OoO is technically seen as backend, but the point was that OoO (Issue, Execution but in order retire) with regards to L2 misses is more similar to trying to empty the sea with a bucket. It helps too
.
When it works well, a good branch predictor, pre-fetcher and OoO, can do wonders to keep a superscaler CPU with several pipelines, all running at peak performance.
Agreed
.
You might be mistaking what OoO means. It's just Out of Order execution.
I am not confused
. OoO Issue and Execute looks as far ahead in the instruction stream (speculating away when it comes to branches) reordering instructions, analysing dependencies between instructions, resources conflict (limited architectural registers) and detecting hazards that could cause a pipeline flush. It does it… to extract work… to extract available ILP.
The feature in modern CPUs that allow for greater parallelism is superscaler, meaning there are several pipelines in the CPU. Though, of course that each stage has different amounts of units.
Superscalar, ability to have multiple concurrent instructions being processed at any one time came much earlier than OoO.
It is a mechanism that allows parallel work to occur and in a way this means we are extracting ILP, but it is not the only contributing factor. Pentium was superscalar and so was Itanium. In either cases further work to extract ILP was left to the compiler without runtime assistance.
SMT is just an opportunistic feature that tries to fit secondary instructions, in a pipeline that already has different thread on it, but that ha left unused units.
In a way, good frontend and having SMT are counter productive, because a good frontend will leave fewer stages open in the pipeline.
SMT allow, for like 4-5% area cost, to take advantage of the existing mechanism for ILP maximisation to take advantage of multiple threads of execution to keep the instruction units fed as the current mechanisms to do so with a single stream were hitting diminishing returns.
It is to be expected that as technology changes assumptions are tested / challenged.

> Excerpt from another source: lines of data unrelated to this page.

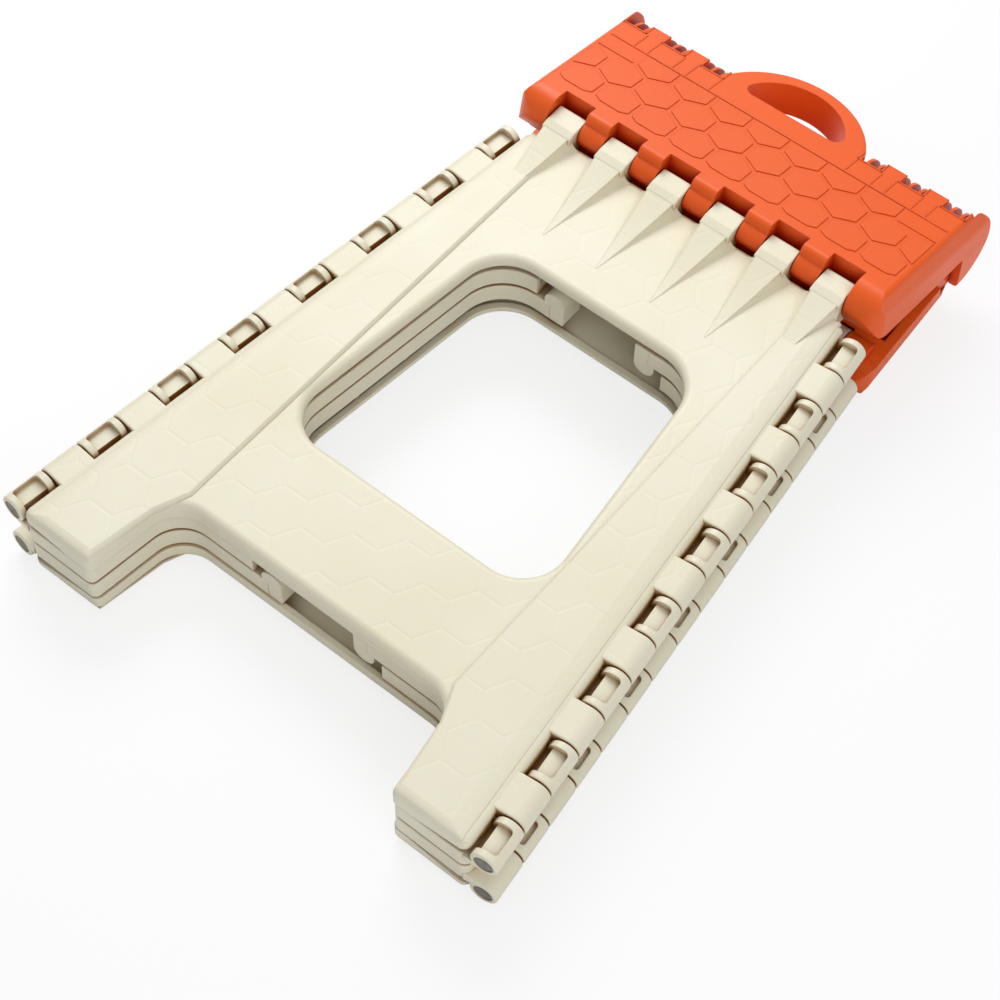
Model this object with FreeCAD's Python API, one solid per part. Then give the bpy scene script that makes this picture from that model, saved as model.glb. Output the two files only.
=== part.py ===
import FreeCAD, Part
import math
import os

# Folding step stool, folded flat and lying on its rear leg panel.
# Millimetres. X along the seat's long side, Y from the feet to the handle, Z up.
# The design frame has Y 0 at the seat hinge and Z 0 in the middle of the fold;
# every shape is moved once, at the end, to the stored frame.

V = FreeCAD.Vector

os.makedirs("parts", exist_ok=True)

# stored frame
SHIFT_Y = 126.124
SHIFT_Z = 39.266

# all mouldings
WALL = 3.0
RIB = 2.0
PAST = 1.0

# leg panels
FOOT_Y = -366.0
PANEL_TOP_Y = -10.4
PANEL_SHOULDER_Y = -19.0
PANEL_IN_Z = 13.0
PANEL_OUT_Z = 23.5
PANEL_RIBS_Y = (-60.0, -278.0)
SIDE_RIBS_Y = (-120.0, -155.0, -190.0, -225.0)
SIDE_RIB_X = 60.0
WINDOW_TOP_Y = -90.0
WINDOW_BOTTOM_Y = -245.0
WINDOW_HALF_TOP = 65.2
WINDOW_HALF_BOTTOM = 81.3
WINDOW_R_TOP = 26.0
WINDOW_R_BOTTOM = 24.0
WINDOW_RIM_Z = 17.7
WINDOW_RIM = 3.6
ARCH_Y = -311.0
ARCH_HALF_TOP = 88.6
ARCH_HALF_FOOT = 94.6
ARCH_R = 19.0
LIP_R = 4.0
FOOT_WEDGE_X = 105.0
FOOT_WEDGE_SLOPE = 0.145
FOOT_WEDGE_LEN = 12.0

# raised plateau beside each side hinge: height over the panel, outer, end and inner insets
RAIL_INNER_X = 82.0
RAIL_SECTIONS = ((-1.5, 3.5, 1.0, 0.0), (0.3, 4.4, 1.5, 0.2), (0.9, 6.0, 2.4, 0.7),
                 (1.4, 8.6, 3.6, 1.2), (1.8, 12.5, 5.5, 1.7))

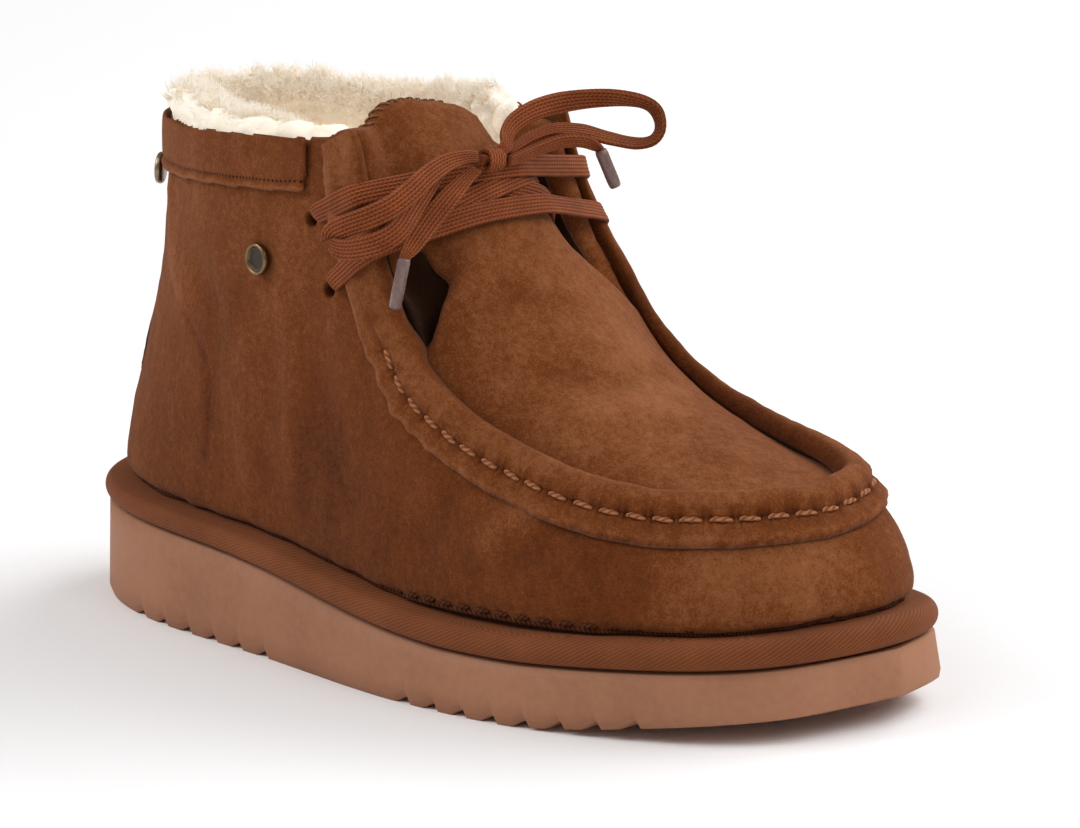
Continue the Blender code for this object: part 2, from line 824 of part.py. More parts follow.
def make_aglet(name, ends, finish, collection):
    start, end = (Vector(place) for place in ends)
    frame = (end - start).to_track_quat("Z", "Y")
    length = (end - start).length
    rings = []
    for share, size in ((0, 0.9), (0.06, 1.0), (0.94, 1.0), (1, 0.8)):
        ring = []
        for k in range(16):
            angle = math.radians(22.5 * k)
            around = Vector((math.cos(angle), math.sin(angle), 0.0)) * AGLET_RADIUS * size
            ring.append(start + frame @ (around + Vector((0.0, 0.0, length * share))))
        rings.append(ring)
    return add_object(name, stack(rings), finish, collection)


clear_scene()
shoe = collection_named("moccasin_boot")

suede = material("suede", (0.25, 0.095, 0.035), 0.9)
binding = material("binding_fabric", (0.20, 0.075, 0.028), 0.85)
foam = material("foam", (0.36, 0.16, 0.09), 0.6)
fleece = material("fleece", (0.80, 0.72, 0.60), 0.95)
braid = material("lace_braid", (0.32, 0.09, 0.025), 0.8)
brass = material("aged_brass", (0.25, 0.17, 0.09), 0.4, 0.9)
plastic = material("aglet_plastic", (0.45, 0.36, 0.33), 0.3)

outer_face, _ = upper_face()
surface = BVHTree.FromBMesh(outer_face)
outer_face.free()

make_outsole(foam, shoe)
make_midsole(binding, shoe)
make_insole(fleece, shoe)
make_upper(suede, shoe)
tongue = make_tongue(suede, shoe)
make_overlay("collar_band", COLLAR_BAND, surface, suede, shoe)
make_overlay("heel_tab", HEEL_TAB, surface, suede, shoe)
seam_roll = make_seam_roll(surface, suede, shoe)
make_stud("side_stud", SIDE_STUD, GAP, surface, brass, shoe)
make_stud("back_stud", BACK_STUD, 2 * GAP + 0.1 + COLLAR_BAND[4], surface, brass, shoe)

tongue_tree = tree_of(tongue)
crossings = []
for name, first, last in (
    ("lace_crossing", "upper_outer", "lower_inner"),
    ("lace_crossing_under", "lower_outer", "upper_inner"),
):
    line, across = taut_line([tongue_tree], EYELETS[first], CROSSING_OVER, EYELETS[last])
    inside = [row for row in line if CROSSING_ENDS[0] < row[0].y < CROSSING_ENDS[1]]
    crossings.append(make_ribbon(name, inside, across, braid, shoe))
join(*crossings)

around = [surface, tongue_tree, tree_of(seam_roll), tree_of(crossings[0])]
for name, height, over in (("upper", "upper", UPPER_BAR_OVER), ("lower", "lower", LOWER_BAR_OVER)):
    line, across = taut_line(around, EYELETS[height + "_outer"], over, EYELETS[height + "_inner"])
    make_ribbon("lace_bar_" + name, line, across, braid, shoe)

make_cord("lace_knot", KNOT, KNOT_RADIUS, braid, shoe)
make_cord("lace_loop_outer", LOOP_OUTER, CORD_RADIUS, braid, shoe)
make_cord("lace_loop_inner", LOOP_INNER, CORD_RADIUS, braid, shoe)
make_cord("lace_end_outer", END_OUTER, CORD_RADIUS, braid, shoe)
make_cord("lace_end_inner", END_INNER, CORD_RADIUS, braid, shoe)
make_aglet("aglet_outer", AGLET_OUTER, plastic, shoe)
make_aglet("aglet_inner", AGLET_INNER, plastic, shoe)
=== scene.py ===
"""A right moccasin boot of chestnut suede with a fleece lining, a tied flat lace and a foam sole."""

import bisect
import math
import random

import bmesh
import bpy
from mathutils import Matrix, Vector, noise
from mathutils.bvhtree import BVHTree


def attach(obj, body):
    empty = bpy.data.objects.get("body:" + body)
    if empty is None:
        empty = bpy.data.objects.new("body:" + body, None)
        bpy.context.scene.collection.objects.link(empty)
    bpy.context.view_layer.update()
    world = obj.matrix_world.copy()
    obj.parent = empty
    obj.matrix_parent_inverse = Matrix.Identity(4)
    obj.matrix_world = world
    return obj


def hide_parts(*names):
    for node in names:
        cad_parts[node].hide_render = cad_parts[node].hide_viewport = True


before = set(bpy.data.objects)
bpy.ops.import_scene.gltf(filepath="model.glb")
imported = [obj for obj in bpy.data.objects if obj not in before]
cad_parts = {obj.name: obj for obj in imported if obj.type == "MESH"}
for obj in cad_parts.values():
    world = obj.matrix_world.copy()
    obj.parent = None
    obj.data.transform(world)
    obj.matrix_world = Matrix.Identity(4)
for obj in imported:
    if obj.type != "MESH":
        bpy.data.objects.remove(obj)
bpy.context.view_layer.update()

# The stand for looking at the boot: a long lens from the outer front quarter, looking down a little,
# a plain pale floor that glows far off, and five soft panels of light.
def new_finish(name):
    """A new material, and its node tree."""
    made = bpy.data.materials.new(name)
    made.use_nodes = True
    return made, made.node_tree


def fill_in(tree, filled, inputs):
    """Sets or links some of a node's inputs."""
    for name, value in inputs.items():
        if isinstance(value, bpy.types.NodeSocket):
            tree.links.new(value, filled.inputs[name])
        else:
            filled.inputs[name].default_value = value


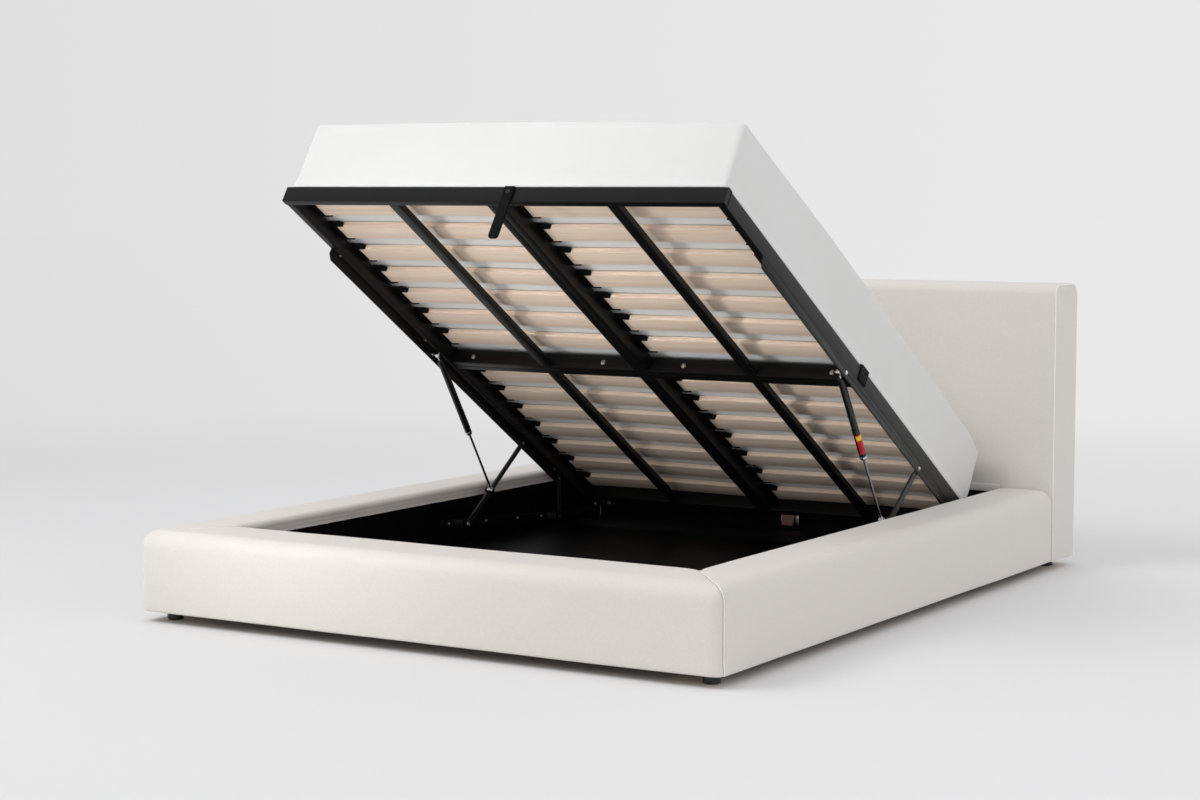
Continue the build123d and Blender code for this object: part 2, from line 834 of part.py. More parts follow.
def upper_pivots():
    """Return the four bolts that join the links to the top rails."""
    outer = side_bar_outer + pivot_head_height
    inner = link_inner - running_gap
    bolts = []
    for along in (front_pivot_along, rear_pivot_along):
        head = rod_across((side_bar_outer, outer), along, -pivot_below, pivot_head_radius)
        shank = rod_across((inner, side_bar_outer), along, -pivot_below, pivot_radius)
        nut_span = (inner - pivot_head_height, inner)
        nut = hexagon_across(nut_span, along, -pivot_below, pivot_nut_radius)
        bolts += both_sides(RAISED * (head + shank + nut))
    return group(bolts)


def upper_ball_studs():
    """Return the springs' upper ball studs, riveted through the top rails."""
    shank = rod_across((flange_inner, side_bar_outer), 0, 0, ball_stud_radius)
    rivet = rod_across((side_bar_outer, side_bar_outer + pivot_head_height), 0, 0, ball_stud_flange)
    stud = Pos(0, spring_top_along, -spring_top_below) * (ball_stud(flange_inner) + shank + rivet)
    return group(both_sides(RAISED * stud))


# ---------------------------------------------------------------- platform frame
def tube(x, y, z):
    """Return a hollow steel tube with closed ends."""
    wall = tube_wall
    inside = block((x[0] + wall, x[1] - wall), (y[0] + wall, y[1] - wall), (z[0] + wall, z[1] - wall))
    return block(x, y, z) - inside


TUBE_DEPTH = (-tube_high, 0)


def foot_bar():
    """Return the cross tube at the platform's foot."""
    return RAISED * tube((-platform_width / 2, platform_width / 2), (0, tube_wide), TUBE_DEPTH)


def head_bar():
    """Return the cross tube at the platform's head."""
    span = (platform_length - tube_wide, platform_length)
    return RAISED * tube((-side_bar_outer, side_bar_outer), span, TUBE_DEPTH)


def side_bars(start, end):
    """Return the left and right side tubes of one half of the platform."""
    right = tube((side_bar_inner, side_bar_outer), (start, end), TUBE_DEPTH)
    return group(both_sides(RAISED * right))


def mid_bar(start):
    """Return one of the two cross tubes that are bolted together in the platform's middle."""
    bar = tube((-side_bar_inner, side_bar_inner), (start, start + tube_wide), TUBE_DEPTH)
    for x in mid_bolts_across:
        bar -= rod_along(x, (start, start + tube_wide), -mid_bolt_below, bolt_radius + bolt_clearance)
    return RAISED * bar


def mid_bolts():
    """Return the bolts and nuts that hold the two halves of the platform together."""
    start, end = half_joint - tube_wide, half_joint + tube_wide
    bolts = []
    for x in mid_bolts_across:
        head = hexagon_along(x, (start - bolt_head_height, start), -mid_bolt_below, bolt_head_radius)
        shank = rod_along(x, (start, end), -mid_bolt_below, bolt_radius)
        nut = hexagon_along(x, (end, end + nut_height), -mid_bolt_below, bolt_head_radius)
        bolts.append(RAISED * (head + shank + nut))
    return group(bolts)


def half_spans():
    """Return the clear length of each half of the platform, between its cross tubes."""
    return (
        (tube_wide, half_joint - tube_wide),
        (half_joint + tube_wide, platform_length - tube_wide),
    )


def centre_beams():
    """Return the twin tubes down the middle of both halves."""
    beams = [tube((0, centre_tube_wide), span, TUBE_DEPTH) for span in half_spans()]
    return group([beam for right in beams for beam in both_sides(RAISED * right)])


def quarter_bars():
    """Return the shallow tubes between the centre and the sides of both halves."""
    z_span = (-tube_high, quarter_bar_height - tube_high)
    half = quarter_bar_width / 2
    return group([
        RAISED * tube((x - half, x + half), span, z_span)
        for x in quarter_bars_across
        for span in half_spans()
    ])


def joint_sleeve():
    """Return the ribbed plastic sleeve over the right side tubes where the halves meet."""
    start = half_joint - sleeve_foot_offset
    end = start + sleeve_length
    outer = side_bar_outer + sleeve_thickness
    inner = side_bar_inner
    cap = block((inner, outer), (start, end), (0, sleeve_lap))
    sleeve = cap + block((side_bar_outer, outer), (start, end), (-sleeve_skirt, 0))
    pitch = sleeve_length / sleeve_rib_count
    for i in range(sleeve_rib_count):
        low = start + pitch * (i + 0.25)
        sleeve += block((outer, outer + sleeve_rib), (low, low + pitch / 2), (-sleeve_skirt, sleeve_lap))
    return RAISED * sleeve


# ---------------------------------------------------------------- slats
def slat_places():
    """Return the foot-side edge of each slat along the platform, for its front and rear half."""
    pitch_front = (last_slat_front - first_slat_front) / (slat_count - 1)
    pitch_rear = (last_slat_rear - first_slat_rear) / (slat_count - 1)
    front = [first_slat_front + pitch_front * i for i in range(slat_count)]
    rear = [first_slat_rear + pitch_rear * i for i in range(slat_count)]
    return front, rear


def slat(start):
    """Return one right-hand slat, bowed upwards, with its foot-side edge at this place."""
    inner = centre_tube_wide + holder_wall + slat_end_gap
    outer = side_bar_inner - holder_wall - slat_end_gap
    middle = (inner + outer) / 2
    low, high = -slat_underside, slat_thickness - slat_underside
    with BuildSketch(Plane.XZ) as section:
        with BuildLine():
            ThreePointArc((inner, low), (middle, low + slat_bow), (outer, low))
            Line((outer, low), (outer, high))
            ThreePointArc((outer, high), (middle, high + slat_bow), (inner, high))
            Line((inner, high), (inner, low))
        make_face()
    return Pos(0, start, 0) * extrude(section.sketch, slat_width, dir=(0, 1, 0))


def slats(starts):
    """Return both columns of slats of one half of the platform."""
    return group([piece for start in starts for piece in both_sides(RAISED * slat(start))])


def slat_holder():
    """Return a slat holder on a rail's edge at the origin, with the slat along -X, centred on Y."""
    high = slat_thickness - slat_underside + slot_clearance
    low = -slat_underside - slot_clearance
    half = slat_width / 2 + slot_clearance
    side = half + holder_wall
    top, bottom = high + holder_roof, low - holder_floor
    shell = block((-holder_reach, 0), (-side, side), (bottom, top))
    shell += block((0, holder_lip), (-side, side), (0, top))
    ear = Plane.XZ * make_face(Polyline(
        (-holder_reach, bottom),
        (-holder_reach, top),
        (-holder_reach - holder_ear, high - holder_roof),
        (-holder_reach - holder_ear, bottom),
        close=True,
    ))
    shell += Pos(0, half, 0) * extrude(ear, holder_wall, dir=(0, 1, 0))
    shell += Pos(0, -side, 0) * extrude(ear, holder_wall, dir=(0, 1, 0))
    return shell - block((-holder_reach, -holder_wall), (-half, half), (low, high))


def slat_holders():
    """Return the holders at both ends of every slat."""
    on_rail = Pos(side_bar_inner, 0, 0) * slat_holder()
    on_beam = Pos(centre_tube_wide, 0, 0) * mirror(slat_holder(), about=Plane.YZ)
    holders = []
    for start in slat_places()[0] + slat_places()[1]:
        place = RAISED * Pos(0, start + slat_width / 2, 0)
        holders += both_sides(place * on_rail) + both_sides(place * on_beam)
    return group(holders)


# ---------------------------------------------------------------- mattress and strap
def mattress():
    """Return the mattress as a rounded shell that lies on the slat holders."""
    bottom = slat_thickness - slat_underside + slot_clearance + holder_roof + soft_gap
    x_half = mattress_width / 2
    y_span = (mattress_foot_inset, mattress_foot_inset + mattress_length)
    skin = mattress_cover
    outside = block((-x_half, x_half), y_span, (bottom, bottom + mattress_height))
    outside = fillet(outside.edges().filter_by(Axis.Z), mattress_corner_radius)
    outside = fillet(outside.edges().group_by(Axis.Z)[-1], mattress_radius)
    outside = chamfer(outside.edges().group_by(Axis.Z)[0], mattress_bevel)
    inside = block(
        (skin - x_half, x_half - skin),
        (y_span[0] + skin, y_span[1] - skin),
        (bottom + skin, bottom + mattress_height - skin),
    )
    inside = chamfer(inside.edges().filter_by(Axis.Z), mattress_corner_radius - skin)
    return RAISED * (outside - inside)


def pull_strap():
    """Return the webbing loop that hangs in front of the foot tube."""
    back = -running_gap
    front = back - 2 * strap_layer - strap_fold_gap
    middle, length = (front + back) / 2, strap_length
    side = Plane.YZ * Pos(middle, -length / 2) * RectangleRounded(back - front, length, strap_layer)
    slot_middle = strap_layer + strap_slot_length / 2 - length
    slot = Plane.YZ * Pos(middle, slot_middle) * Rectangle(strap_fold_gap, strap_slot_length)
    low_x = strap_across - strap_width / 2
    loop = Pos(low_x, 0, 0) * extrude(side - slot, strap_width, dir=(1, 0, 0))
    hole = rod_along(
        strap_across, (front, back), -strap_screw_below, strap_screw_radius + strap_screw_clearance
    )
    return RAISED * (loop - hole)


def strap_screw():
    """Return the screw that the strap hangs from."""
    strap_front = -running_gap - 2 * strap_layer - strap_fold_gap
    seat = strap_front - running_gap
    shank = rod_along(strap_across, (seat, 0), -strap_screw_below, strap_screw_radius)
    head = rod_along(
        strap_across, (seat - strap_screw_head_height, seat), -strap_screw_below, strap_screw_head
    )
    return RAISED * (shank + head)


# ---------------------------------------------------------------- every piece, by its name
front_half, rear_half = half_spans()
front_slats, rear_slats = slat_places()
floor_panel_foot, floor_panel_head = floor_panels()

pieces = {
    "foot_rail_cover": foot_rail_cover(),
    "foot_rail_box": foot_rail_box(),
    "headboard_cover": headboard_cover(),
    "headboard_frame": headboard_frame(),
    "headboard_panels": headboard_panels(),
    "storage_lining": storage_lining(),
    "floor_ledges": floor_ledges(),
    "floor_battens": floor_battens(),
    "floor_panel_foot": floor_panel_foot,
    "floor_panel_head": floor_panel_head,
    "feet": feet(),
    "centre_legs": centre_legs(),
    "corner_angles": corner_angles(),
    "corner_bolts": corner_bolts(),
    "rest_block": rest_block(),
    "rest_block_clips": rest_block_clips(),
    "base_bracket_screws": base_bracket_screws(),
    "lower_pivots": lower_pivots(),
    "top_rail_bolts": top_rail_bolts(),
    "upper_pivots": upper_pivots(),
    "upper_ball_studs": upper_ball_studs(),
    "foot_bar": foot_bar(),
    "head_bar": head_bar(),
    "side_bars_front": side_bars(tube_wide, half_joint),
    "side_bars_rear": side_bars(half_joint, platform_length - tube_wide),
    "mid_bar_front": mid_bar(half_joint - tube_wide),
    "mid_bar_rear": mid_bar(half_joint),
    "centre_beams": centre_beams(),
    "quarter_bars": quarter_bars(),
    "mid_bolts": mid_bolts(),
    "joint_sleeves": group(both_sides(joint_sleeve())),
    "slats_front": slats(front_slats),
    "slats_rear": slats(rear_slats),
    "slat_holders": slat_holders(),
    "mattress": mattress(),
    "strap_screw": strap_screw(),
    "pull_strap": pull_strap(),
}

right_hand_pieces = {
    "side_rail_cover": side_rail_cover(),
    "side_rail_box": side_rail_box(),
    "base_bracket": base_bracket(),
    "front_link": front_link(),
    "rear_link": rear_link(),
    "gas_cylinder": gas_cylinder(),
    "cylinder_collar": cylinder_collar(),
    "cylinder_label": cylinder_label(),
    "gas_rod": gas_rod(),
    "lower_ball_stud": lower_ball_stud(),
    "top_rail": top_rail(),
}
for name, right in right_hand_pieces.items():
    pieces[name + "_right"] = right
    pieces[name + "_left"] = mirrored(right)

os.makedirs("parts", exist_ok=True)
for name, piece in pieces.items():
    export_step(piece, "parts/" + name + ".step")
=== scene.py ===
"""Looks of an ottoman storage bed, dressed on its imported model.

Metres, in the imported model's own frame: +X is the right side seen from the foot, +Y runs to the
headboard and +Z is up. What rides on the lifting platform is modelled flat, in the platform's own
frame (origin at the middle of its top foot edge), and then set at its raised place.
"""

import json
import logging
import math
from collections.abc import Callable
from dataclasses import dataclass
from enum import Enum
from itertools import product

import bpy
from mathutils import Matrix, Vector, noise

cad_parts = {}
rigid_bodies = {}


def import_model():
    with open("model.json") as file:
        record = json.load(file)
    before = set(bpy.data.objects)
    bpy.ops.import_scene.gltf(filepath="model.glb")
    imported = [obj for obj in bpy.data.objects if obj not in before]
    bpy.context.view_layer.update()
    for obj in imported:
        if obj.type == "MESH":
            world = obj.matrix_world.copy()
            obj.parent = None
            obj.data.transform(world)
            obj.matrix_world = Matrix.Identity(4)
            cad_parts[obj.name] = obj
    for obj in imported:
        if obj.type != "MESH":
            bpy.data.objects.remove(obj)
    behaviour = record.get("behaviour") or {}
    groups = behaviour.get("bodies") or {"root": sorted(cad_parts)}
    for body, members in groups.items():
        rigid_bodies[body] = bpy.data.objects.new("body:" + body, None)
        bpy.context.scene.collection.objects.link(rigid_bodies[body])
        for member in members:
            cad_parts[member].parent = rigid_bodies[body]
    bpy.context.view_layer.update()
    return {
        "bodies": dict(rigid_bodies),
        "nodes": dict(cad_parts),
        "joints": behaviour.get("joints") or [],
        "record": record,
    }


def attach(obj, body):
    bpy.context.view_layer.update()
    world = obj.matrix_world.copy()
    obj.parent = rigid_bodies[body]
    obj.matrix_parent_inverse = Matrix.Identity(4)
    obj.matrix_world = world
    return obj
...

Depending on your design and intended workload SMT may make or may not make sense.
That is why Intel is ditching SMT for it's future CPU architectures. And why Apple already left it behind.
Apple has not implemented it yet, it remains to be seen if they may introduce it later on given how wide their cores are they seem to be prime to do it (they are milking CPU core redesigns quite a lot… both M2 and M3 feel very slowly evolutionary rather than revolutionary designs… GPU cores and NE is where they invested more of their design resources, CPU wise they rebalanced it and added resources [beefing everything up, tons and tons of cache and putting optimised memory very very close to the SoC]).
For a while, many supposed that X86 could only have an 4-wide decode stage. While ARM isa, could have significantly more.
Intel proved everyone wrong, by having a 6-wide decode stage since 12th gen.
AMD is still with a 4-wide decode, but with strong throughput. I wonder what they will do with Zen5 regarding this.
Yes, it is a very interesting area of evolution
.